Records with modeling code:
+===+

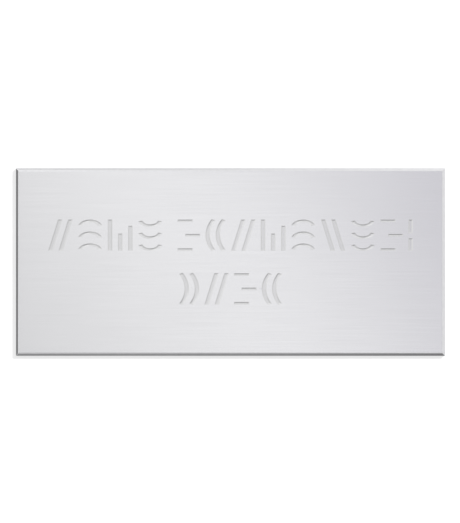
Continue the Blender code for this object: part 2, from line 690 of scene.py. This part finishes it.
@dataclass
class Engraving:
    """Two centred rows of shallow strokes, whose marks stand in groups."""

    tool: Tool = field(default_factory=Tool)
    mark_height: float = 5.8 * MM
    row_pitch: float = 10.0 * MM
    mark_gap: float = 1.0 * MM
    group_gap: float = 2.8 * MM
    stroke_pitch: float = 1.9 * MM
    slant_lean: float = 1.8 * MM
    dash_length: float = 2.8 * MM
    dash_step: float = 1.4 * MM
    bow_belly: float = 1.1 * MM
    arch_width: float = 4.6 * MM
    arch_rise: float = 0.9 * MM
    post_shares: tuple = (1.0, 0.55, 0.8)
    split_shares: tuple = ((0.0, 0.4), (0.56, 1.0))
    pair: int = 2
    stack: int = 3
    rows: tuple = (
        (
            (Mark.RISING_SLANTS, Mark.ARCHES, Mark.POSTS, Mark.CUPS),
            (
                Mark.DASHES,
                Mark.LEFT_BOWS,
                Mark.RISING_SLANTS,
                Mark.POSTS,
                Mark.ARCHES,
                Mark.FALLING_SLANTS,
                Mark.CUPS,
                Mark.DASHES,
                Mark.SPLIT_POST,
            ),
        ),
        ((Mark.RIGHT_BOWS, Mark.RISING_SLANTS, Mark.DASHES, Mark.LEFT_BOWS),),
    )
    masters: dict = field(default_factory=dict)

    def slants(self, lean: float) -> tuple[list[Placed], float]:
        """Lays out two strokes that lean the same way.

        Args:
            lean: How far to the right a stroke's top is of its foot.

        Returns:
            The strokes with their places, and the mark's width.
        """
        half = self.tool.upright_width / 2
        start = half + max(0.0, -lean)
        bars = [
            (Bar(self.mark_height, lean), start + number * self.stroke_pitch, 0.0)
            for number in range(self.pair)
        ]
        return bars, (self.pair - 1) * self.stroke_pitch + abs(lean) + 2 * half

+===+

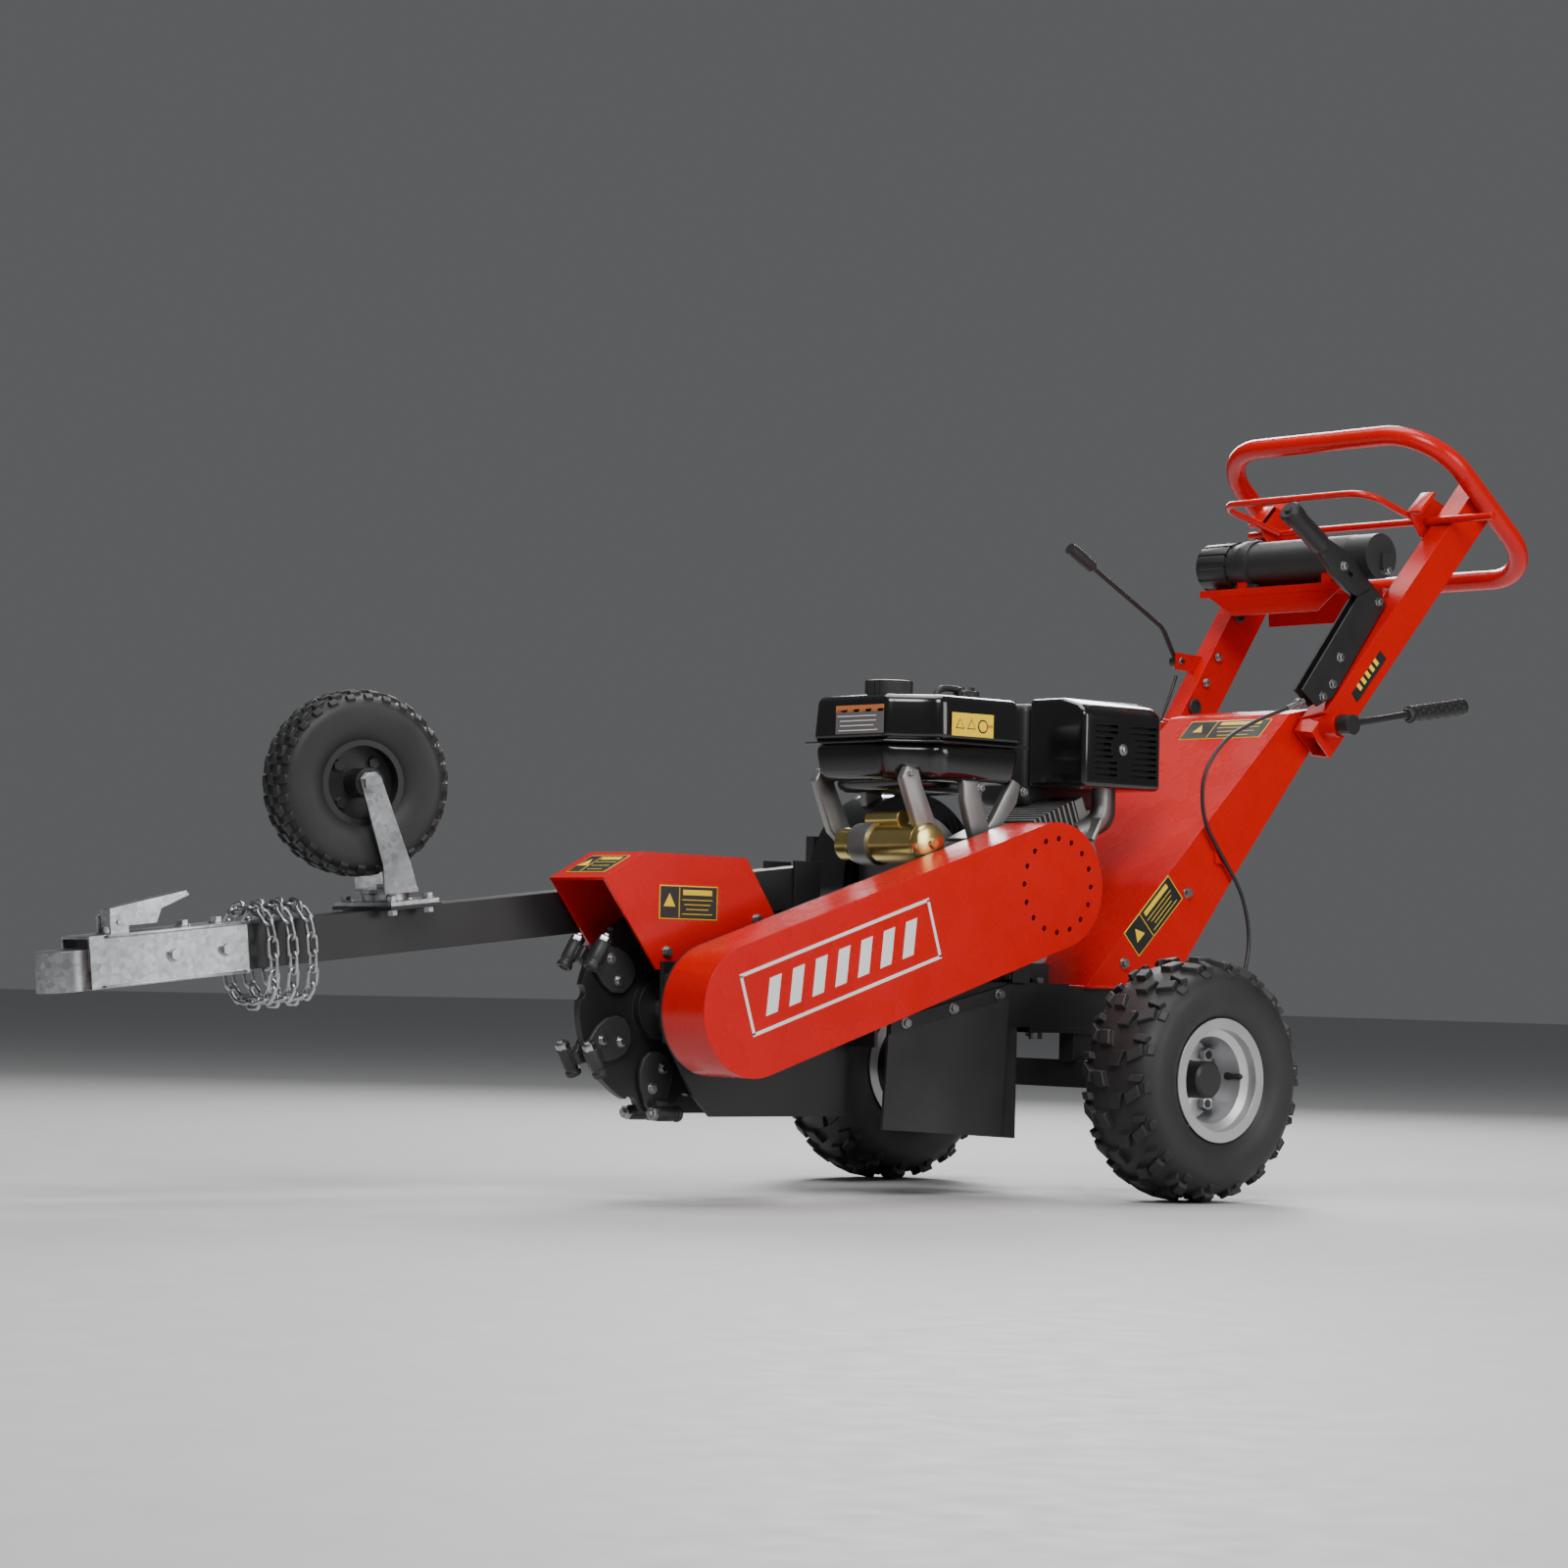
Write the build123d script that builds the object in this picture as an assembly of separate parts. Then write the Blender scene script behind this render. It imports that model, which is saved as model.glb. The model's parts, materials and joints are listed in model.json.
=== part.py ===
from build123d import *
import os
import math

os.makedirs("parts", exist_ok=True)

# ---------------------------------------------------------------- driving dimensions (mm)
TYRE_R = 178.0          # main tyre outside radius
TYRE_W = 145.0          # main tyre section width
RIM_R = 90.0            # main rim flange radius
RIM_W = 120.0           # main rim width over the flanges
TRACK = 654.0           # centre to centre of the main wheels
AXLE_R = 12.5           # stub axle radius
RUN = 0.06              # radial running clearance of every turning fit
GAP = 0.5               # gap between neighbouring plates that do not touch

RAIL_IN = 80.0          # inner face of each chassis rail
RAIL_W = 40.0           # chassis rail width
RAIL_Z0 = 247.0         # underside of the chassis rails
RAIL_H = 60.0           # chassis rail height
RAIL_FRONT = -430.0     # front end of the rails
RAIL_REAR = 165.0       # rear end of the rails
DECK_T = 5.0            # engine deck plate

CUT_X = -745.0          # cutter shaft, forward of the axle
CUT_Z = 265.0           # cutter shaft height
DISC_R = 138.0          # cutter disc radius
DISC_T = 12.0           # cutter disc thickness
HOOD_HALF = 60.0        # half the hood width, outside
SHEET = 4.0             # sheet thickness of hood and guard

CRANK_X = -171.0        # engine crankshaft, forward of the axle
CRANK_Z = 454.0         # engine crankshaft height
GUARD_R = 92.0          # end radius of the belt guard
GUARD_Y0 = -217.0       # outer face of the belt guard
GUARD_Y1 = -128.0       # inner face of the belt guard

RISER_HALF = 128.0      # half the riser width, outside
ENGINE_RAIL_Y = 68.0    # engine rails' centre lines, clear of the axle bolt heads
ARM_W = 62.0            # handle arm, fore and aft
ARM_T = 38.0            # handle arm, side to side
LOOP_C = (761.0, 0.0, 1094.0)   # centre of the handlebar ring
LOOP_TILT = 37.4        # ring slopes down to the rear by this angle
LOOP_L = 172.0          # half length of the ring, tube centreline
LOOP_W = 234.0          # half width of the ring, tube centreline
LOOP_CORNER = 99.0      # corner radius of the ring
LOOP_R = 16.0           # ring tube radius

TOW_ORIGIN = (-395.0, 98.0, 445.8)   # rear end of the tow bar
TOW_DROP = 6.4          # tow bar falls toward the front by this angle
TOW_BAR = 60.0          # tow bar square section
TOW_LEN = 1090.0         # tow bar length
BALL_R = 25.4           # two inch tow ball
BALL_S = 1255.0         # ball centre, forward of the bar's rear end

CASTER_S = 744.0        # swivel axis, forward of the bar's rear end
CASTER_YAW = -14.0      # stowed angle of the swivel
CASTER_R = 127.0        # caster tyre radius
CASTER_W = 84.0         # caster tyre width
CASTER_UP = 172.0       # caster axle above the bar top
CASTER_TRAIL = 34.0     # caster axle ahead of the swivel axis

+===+

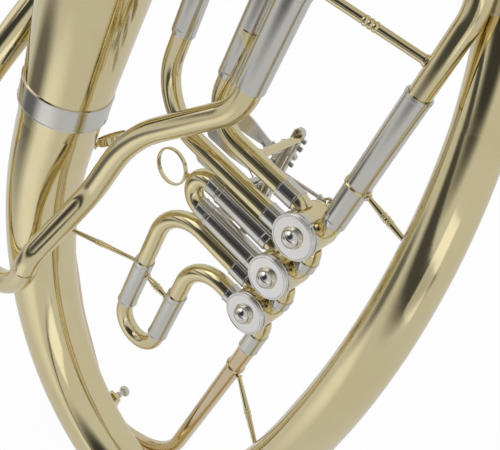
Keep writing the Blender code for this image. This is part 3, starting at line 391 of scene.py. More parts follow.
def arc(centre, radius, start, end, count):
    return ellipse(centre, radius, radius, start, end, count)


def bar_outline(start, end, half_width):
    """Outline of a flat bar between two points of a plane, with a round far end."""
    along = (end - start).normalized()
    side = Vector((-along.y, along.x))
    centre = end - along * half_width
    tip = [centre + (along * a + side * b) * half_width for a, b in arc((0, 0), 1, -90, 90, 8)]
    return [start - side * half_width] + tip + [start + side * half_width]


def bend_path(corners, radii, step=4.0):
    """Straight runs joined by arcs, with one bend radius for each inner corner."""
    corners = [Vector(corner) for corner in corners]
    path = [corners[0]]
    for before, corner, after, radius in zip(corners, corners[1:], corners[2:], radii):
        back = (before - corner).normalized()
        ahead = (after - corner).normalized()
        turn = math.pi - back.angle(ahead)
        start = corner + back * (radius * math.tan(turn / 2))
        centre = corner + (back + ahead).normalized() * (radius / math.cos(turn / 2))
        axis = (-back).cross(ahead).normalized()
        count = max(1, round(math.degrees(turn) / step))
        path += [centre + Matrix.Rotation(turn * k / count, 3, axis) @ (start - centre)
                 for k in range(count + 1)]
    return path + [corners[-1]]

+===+

*Goal of the exercise*:
Among the entries above, locate the lines containing "Keep writing the" and "return [start - side", and transcribe exactly those two lines and all lines between.

*Reply*:
Keep writing the Blender code for this image. This is part 3, starting at line 391 of scene.py. More parts follow.
def arc(centre, radius, start, end, count):
    return ellipse(centre, radius, radius, start, end, count)


def bar_outline(start, end, half_width):
    """Outline of a flat bar between two points of a plane, with a round far end."""
    along = (end - start).normalized()
    side = Vector((-along.y, along.x))
    centre = end - along * half_width
    tip = [centre + (along * a + side * b) * half_width for a, b in arc((0, 0), 1, -90, 90, 8)]
    return [start - side * half_width] + tip + [start + side * half_width]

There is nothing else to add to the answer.